___ EXERCISE INPUTS ___

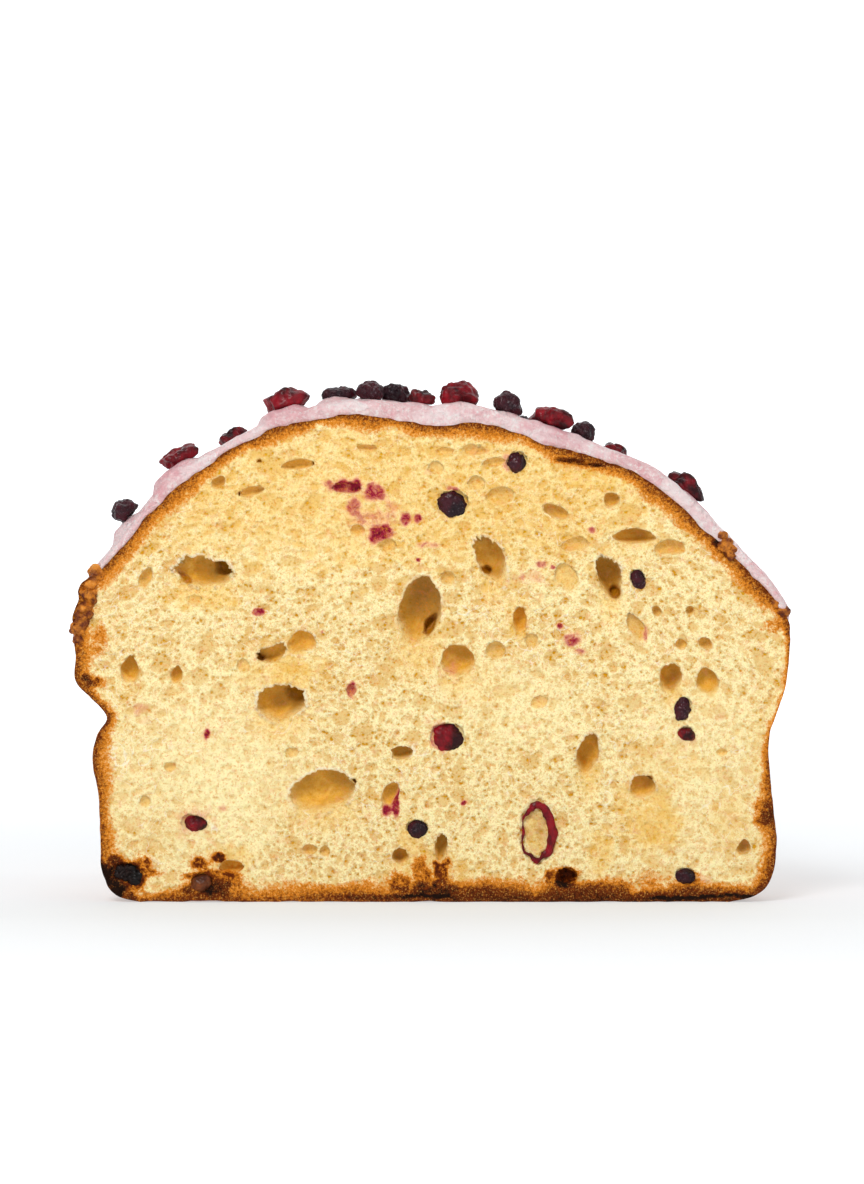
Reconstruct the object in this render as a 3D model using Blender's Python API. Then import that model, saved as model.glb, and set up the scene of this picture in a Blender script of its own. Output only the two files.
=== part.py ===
"""Half of a colomba cake, cut straight across its wings.

The parts are the loaf with its open crumb, the icing poured over the dome, the dried fruit
strewn on the icing and the fruit that shows in the cut. Metres, +Z up. The cut face looks
along -Y and the tail runs back along +Y. The origin is the centre of the bottom of the box
round all the parts.
"""

import bisect
import math
import random

import bmesh
import bpy
from mathutils import Matrix, Vector, noise
from mathutils.bvhtree import BVHTree

MM = 0.001
GAP = 0.35 * MM  # clearance between pieces that touch
ICING_GAP = 0.45 * MM  # a little more under the icing, whose edge runs across the facets
SEED = 7

# The loaf in plan and in section
HALF_LENGTH = 130 * MM  # from the cut to the end of the tail
SPINE_LENGTH = 80 * MM  # the ridge of the dome, from the cut to where the tail rounds off
SPINE_EASE = 1.3  # how soon the ribs begin to fan round the end of the ridge
TAIL_DROP = 0.22  # share of the dome's height lost by the end of the ridge
CORE_HEIGHT = 45 * MM  # bumps and icing stand out radially from this height over the base
HOOPS = 29  # sections from the cut to the end of the tail
LUMP = 0.9 * MM  # height of the broad lumps in the crust
BLISTER = 0.45 * MM  # height of the small ones
CALM_DEPTH = 9 * MM  # the bumps fade towards the cut, whose outline is drawn below

# Rows of the section in mm, from the rim of the flat base up to the ridge:
# (left x, left z, right x, right z), with x measured outwards from the middle.
SECTION = (
    (64.0, 0.0, 66.0, 0.0),
    (69.5, 1.6, 72.0, 1.5),
    (72.6, 6.5, 75.6, 5.5),
    (73.0, 14.0, 76.8, 13.0),
    (73.3, 23.0, 76.0, 21.5),
    (74.5, 31.5, 75.0, 30.0),
    (73.6, 37.0, 75.2, 37.0),
    (71.4, 40.8, 76.4, 41.0),
    (74.6, 45.0, 78.2, 46.0),
    (77.4, 48.5, 79.0, 50.5),
    (78.2, 55.5, 79.5, 57.0),
    (77.8, 62.5, 79.0, 62.8),
    (75.2, 70.0, 75.2, 68.3),
    (69.8, 77.0, 69.6, 74.2),
    (63.2, 85.0, 62.8, 80.8),
    (55.5, 92.7, 54.0, 88.9),
    (46.3, 99.0, 45.2, 95.2),
    (36.5, 104.2, 35.5, 98.8),
    (27.0, 107.0, 26.8, 101.2),
    (17.5, 108.0, 18.5, 104.4),
    (9.0, 107.2, 10.0, 106.1),
    (0.0, 105.6, 0.0, 105.6),
)
RIDGE_ROW = len(SECTION) - 1
RIM_ROW = 7  # where the paper mould ended and the dough spilled over
HALF_BASE = (73.0 * MM, 76.5 * MM)

# The foot of the wall in plan: (share of the half base, mm behind the cut)
PLAN = (
    (1.000, 0.0),
    (0.992, 9.0),
    (0.972, 18.0),
    (0.922, 28.5),
    (0.835, 39.0),
    (0.745, 48.5),
    (0.702, 58.0),
    (0.700, 70.0),
    (0.728, 82.0),
    (0.742, 93.0),
    (0.712, 104.5),
    (0.612, 115.5),
    (0.440, 124.0),
    (0.225, 128.7),
    (0.000, 130.0),
)

# The icing
ICING = 2.6 * MM
ICING_EDGE = 1.1 * MM
ICING_SWELL = 0.8 * MM
STEEP_GAP = 0.45 * MM  # more clearance where its edge climbs a row from one hoop to the next
DIP_FILL = 1.5 * MM  # extra where it fills the dip in the crust beside the ridge at the cut
ICING_LOW_ROW = 9  # no drip hangs lower than this row of the section
# Where the icing ends: (share of the way from the cut to the tail's end, row), by side
ICING_ENDS = (
    ((0.0, 12.3), (0.09, 9.3), (0.20, 10.6), (0.27, 10.0), (0.40, 11.8), (0.55, 9.5),
     (0.70, 11.4), (0.84, 9.8), (1.0, 11.0)),
    ((0.0, 11.1), (0.10, 10.0), (0.23, 11.8), (0.37, 9.6), (0.50, 11.2), (0.58, 10.6),
     (0.72, 12.0), (0.87, 10.2), (1.0, 11.0)),
)

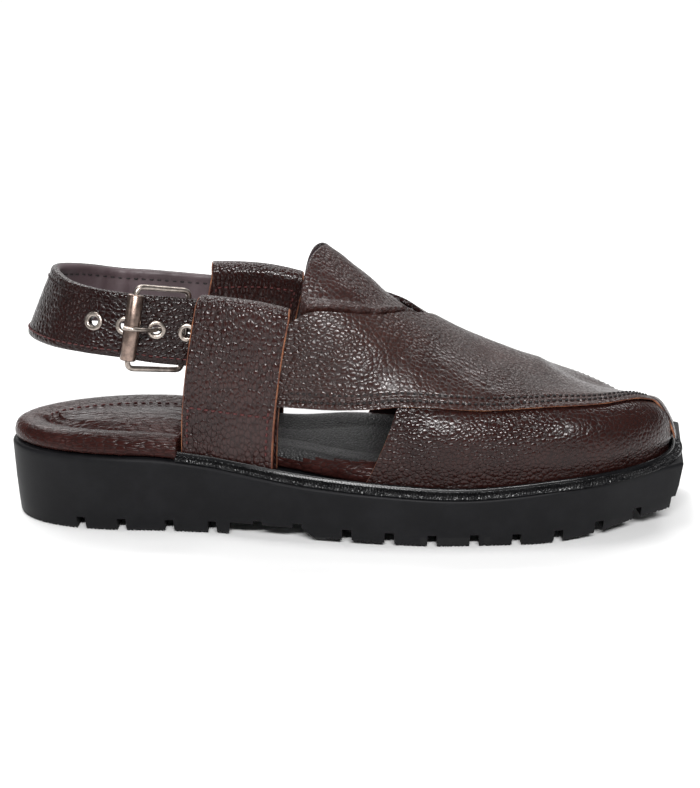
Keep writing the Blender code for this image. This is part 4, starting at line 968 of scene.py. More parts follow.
def make_outsole():
    stations = heel_stations(3, 26) + list(np.linspace(0.2, 0.985, 96)) + [0.993, 1.0]
    loop = [sole_edge(float(along), LATERAL) for along in stations]
    loop += [sole_edge(float(along), MEDIAL) for along in reversed(stations)]
    tapers = [HEEL_TAPER + (WALL_TAPER - HEEL_TAPER) * float(smooth_step(0, HEEL_ROUND, p.x)) for p in loop]
    section = (
        # down, taper, edge
        (0.000, 0.00, 0.0016), (0.006, 0.00, 0.0008), (0.022, 0.00, 0.0003), (0.050, 0.00, 0.0),
        (0.10, 0.04, 0.0), (0.22, 0.11, 0.0), (0.50, 0.30, 0.0), (0.78, 0.62, 0.0), (0.955, 0.94, 0.0),
        (0.985, 1.00, 0.00025), (1.00, 1.00, 0.0008),
    )
    rings = []
    for down, taper, edge in section:
        ring = []
        for point in inset_loop(loop, [taper * share + edge for share in tapers]):
            top, bottom = sole_top(point.x), sole_bottom(point.x)
            ring.append((point.x, point.y, top + (bottom - top) * down))
        rings.append(np.array(ring) - SHIFT)
    index, _, faces = ring_sides(len(rings), len(loop))
    faces += across_ring(index[0]) + across_ring(index[-1])
    mesh = mesh_from("sole", np.concatenate(rings), faces)
    sole = finish_piece(mesh, "sole", [RUBBER, TREAD], 38)
    low, high = ARCH_START * LAST_LENGTH, ARCH_END * LAST_LENGTH
    arch = [(low, ARCH_DEPTH), (high - ARCH_RAMP, ARCH_DEPTH), (high, -0.001), (low - 0.001, -0.001)]
    cut(sole, "arch", [prism(arch, -SOLE_REACH, SOLE_REACH)])
    ends = ((0.085, ARCH_START - 0.008), (ARCH_END + 0.008, 0.935))
    cut(sole, "channels", [channel(side, *end) for side in (LATERAL, MEDIAL) for end in ends])
    bodies = []
    for side in (LATERAL, MEDIAL):
        for along in HEEL_GROOVES + ARCH_GROOVES + FORE_GROOVES:
            depth = LUG_DEPTH + (ARCH_GROOVE_EXTRA if along in ARCH_GROOVES else 0.0)
            inner = side * (sole_half_width(along, side) - LUG_LENGTH - WALL_TAPER + CHANNEL_WIDTH * 0.1)
            outer = side * SOLE_REACH
            low, high = min(inner, outer), max(inner, outer)
            bodies.append(groove(along * LAST_LENGTH, depth, low, high, GROOVE_WIDTH))
    for along in HEEL_GROOVES[:-1] + FORE_GROOVES[:-1]:
        place = along + LUG_PITCH / LAST_LENGTH / 2
        inside = LUG_LENGTH + WALL_TAPER + CHANNEL_WIDTH * 0.5
        near = -(sole_half_width(place, LATERAL) - inside)
        far = sole_half_width(place, MEDIAL) - inside
        bodies.append(groove(place * LAST_LENGTH, CENTRE_DEPTH, near, far, GROOVE_WIDTH * 0.8))
    cut(sole, "grooves", bodies)
    cut(sole, "ribs", [rib_comb(side, *end) for side in (LATERAL, MEDIAL) for end in RIB_RUNS])
    for polygon in sole.data.polygons:
        polygon.material_index = 1 if polygon.normal.z < -0.5 or polygon.center.z < LUG_DEPTH * 0.5 else 0
    sole.data.shade_smooth()
    sole.data.set_sharp_from_angle(angle=math.radians(38))
    settle(sole, "black_rubber", "outsole")


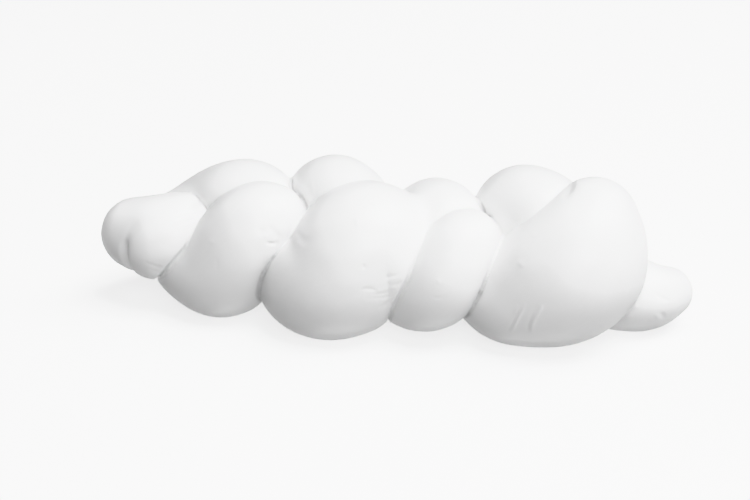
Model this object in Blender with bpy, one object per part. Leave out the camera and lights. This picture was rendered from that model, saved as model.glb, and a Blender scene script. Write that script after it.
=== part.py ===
"""Braided buffalo mozzarella: one loaf of fresh cheese, plaited from three strands of curd.

Frame: +X runs along the plait, from the round knob to the small tail, +Y points to its far side
and +Z up. The origin lies under the middle of the plait's box, on the surface that it rests on.
The tables hold millimetres, measured from about the middle of the plait; the mesh is in metres.

Each strand is the skin of a ball of changing size that rolls along a smooth curve. The ball comes
up at one side of the loaf, passes over the middle as a plump lobe, and dives under the next lobe
of the other side. The skins, and that of a flap folded over the knob, are then joined into one
body and pressed flat underneath.
"""

import math
from typing import NamedTuple

import bmesh
import bpy
import numpy as np

MM = 0.001

# Driving dimensions, in millimetres.
DIVE_HEIGHT = 20.0  # middle of a strand where it passes under the other two
DIVE_RADIUS = 13.0  # its radius there
TABLE_HEIGHT = 1.0  # everything below this height is pressed flat by the loaf's own weight
TABLE_SIZE = 400.0  # side of the block that cuts the flat spots

# Fineness of the skins.
RING_SPACING = 3.8  # along a strand, in millimetres
RING_SIDES = 38
CAP_RINGS = 6  # on each rounded end of a strand
WELD_DISTANCE = 0.02  # points of the joined body that lie closer than this become one

CURD_COLOUR = (0.855, 0.855, 0.835, 1.0)  # linear
CURD_ROUGHNESS = 0.35


class Ball(NamedTuple):
    """A ball that a strand's skin touches: its centre (x, y, z) and its radius."""

    x: float
    y: float
    z: float
    radius: float


# A lobe's balls run from its heel, low at one side of the loaf, over its belly to its crown, on
# top. The lobes are numbered from the knob's end. Each lies over the crown of the one before it
# on the other side, in the order far_1, near_1, far_2, near_2 and so on.
LOBES = {
    "knob": (Ball(-108.5, 3, 31.5, 15), Ball(-98, 2, 32, 17), Ball(-89, 5, 34, 15)),
    "fold": (Ball(-99, -1, 30.5, 16), Ball(-92, 1, 31.5, 16), Ball(-86, 4, 34.5, 13.5)),
    "far_1": (
        Ball(-99, 13, 28, 15),
        Ball(-87, 20, 29, 19),
        Ball(-75, 21, 36, 20),
        Ball(-61, 14, 39, 20.5),
    ),
    "near_1": (
        Ball(-94, 3, 26, 13),
        Ball(-73, -1, 20.5, 20.5),
        Ball(-63, -2, 31, 20.5),
        Ball(-55, -1, 42, 17),
    ),
    "far_2": (Ball(-43, 24, 20, 19), Ball(-30, 20, 45, 18.5), Ball(-21, 11, 45, 18.5)),
    "near_2": (
        Ball(-35, -9, 20, 19),
        Ball(-19, -8, 26.5, 26),
        Ball(-11, -3, 36, 26.5),
        Ball(-4, -2, 31.5, 24.5),
    ),
    "far_3": (Ball(-4, 25, 19, 18), Ball(10, 22, 39, 16), Ball(19, 9, 41, 17)),
    "near_3": (
        Ball(8, -8, 19, 14),
        Ball(19, -12, 25.5, 16.5),
        Ball(29.5, -4, 41.5, 13.2),
        Ball(34, 2, 35, 11.5),
    ),
    "far_4": (
        Ball(37, 25, 20, 18),
        Ball(48, 20, 45.5, 18.7),
        Ball(59, 12, 45, 19.5),
        Ball(69, 7, 38, 16),
    ),
    "near_4": (
        Ball(47, -9, 18.5, 16),
        Ball(55.5, -6, 22.5, 22),
        Ball(73, -2, 35, 27),
        Ball(78, 3, 50.5, 18),
    ),
    "tail": (Ball(88, 15, 16, 16), Ball(101, 13, 15.5, 13.5), Ball(108, 17, 16, 10.5)),
}

# The three strands, each as the lobes that it makes from the knob's end to the tail's end, and
# the short flap that is folded over the knob.
STRANDS = (
    ("far_1", "near_2", "far_4"),
    ("near_1", "far_3", "near_4"),
    ("knob", "far_2", "near_3", "tail"),
    ("fold",),
)


def remove_objects():
    """Empty the scene."""
    for old in list(bpy.data.objects):
        bpy.data.objects.remove(old, do_unlink=True)


def dive_between(crown, heel):
    """The ball halfway between a crown and the next heel, where the strand is thin and low."""
    return Ball((crown.x + heel.x) / 2, (crown.y + heel.y) / 2, DIVE_HEIGHT, DIVE_RADIUS)


def strand_balls(lobe_names):
    """All the balls of one strand, with a dive between each lobe and the next, as rows."""
    balls = list(LOBES[lobe_names[0]])
    for name in lobe_names[1:]:
        balls.append(dive_between(balls[-1], LOBES[name][0]))
        balls.extend(LOBES[name])
    return np.array(balls, dtype=float)


def natural_spline(knots, rows, at):
    """Natural cubic spline that passes through rows at knots, read at the parameters at."""
    count = len(knots)
    gaps = np.diff(knots)
    system = np.eye(count)
    right = np.zeros_like(rows)
    for i in range(1, count - 1):
        system[i, i - 1 : i + 2] = gaps[i - 1], 2 * (gaps[i - 1] + gaps[i]), gaps[i]
        right[i] = 6 * ((rows[i + 1] - rows[i]) / gaps[i] - (rows[i] - rows[i - 1]) / gaps[i - 1])
    bend = np.linalg.solve(system, right)
    span = np.clip(np.searchsorted(knots, at, side="right") - 1, 0, count - 2)
    gap = gaps[span][:, None]
    after = (at[:, None] - knots[span][:, None]) / gap
    before = 1 - after
    line = before * rows[span] + after * rows[span + 1]
    sag = (before**3 - before) * bend[span] + (after**3 - after) * bend[span + 1]
    return line + sag * gap**2 / 6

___

# TASK REQUIREMENTS
Repeat these lines exactly and nothing more: the one containing "Model this object", the one containing "radius: float", and all the lines between.

# FINISHED ANSWER
Model this object in Blender with bpy, one object per part. Leave out the camera and lights. This picture was rendered from that model, saved as model.glb, and a Blender scene script. Write that script after it.
=== part.py ===
"""Braided buffalo mozzarella: one loaf of fresh cheese, plaited from three strands of curd.

Frame: +X runs along the plait, from the round knob to the small tail, +Y points to its far side
and +Z up. The origin lies under the middle of the plait's box, on the surface that it rests on.
The tables hold millimetres, measured from about the middle of the plait; the mesh is in metres.

Each strand is the skin of a ball of changing size that rolls along a smooth curve. The ball comes
up at one side of the loaf, passes over the middle as a plump lobe, and dives under the next lobe
of the other side. The skins, and that of a flap folded over the knob, are then joined into one
body and pressed flat underneath.
"""

import math
from typing import NamedTuple

import bmesh
import bpy
import numpy as np

MM = 0.001

# Driving dimensions, in millimetres.
DIVE_HEIGHT = 20.0  # middle of a strand where it passes under the other two
DIVE_RADIUS = 13.0  # its radius there
TABLE_HEIGHT = 1.0  # everything below this height is pressed flat by the loaf's own weight
TABLE_SIZE = 400.0  # side of the block that cuts the flat spots

# Fineness of the skins.
RING_SPACING = 3.8  # along a strand, in millimetres
RING_SIDES = 38
CAP_RINGS = 6  # on each rounded end of a strand
WELD_DISTANCE = 0.02  # points of the joined body that lie closer than this become one

CURD_COLOUR = (0.855, 0.855, 0.835, 1.0)  # linear
CURD_ROUGHNESS = 0.35


class Ball(NamedTuple):
    """A ball that a strand's skin touches: its centre (x, y, z) and its radius."""

    x: float
    y: float
    z: float
    radius: float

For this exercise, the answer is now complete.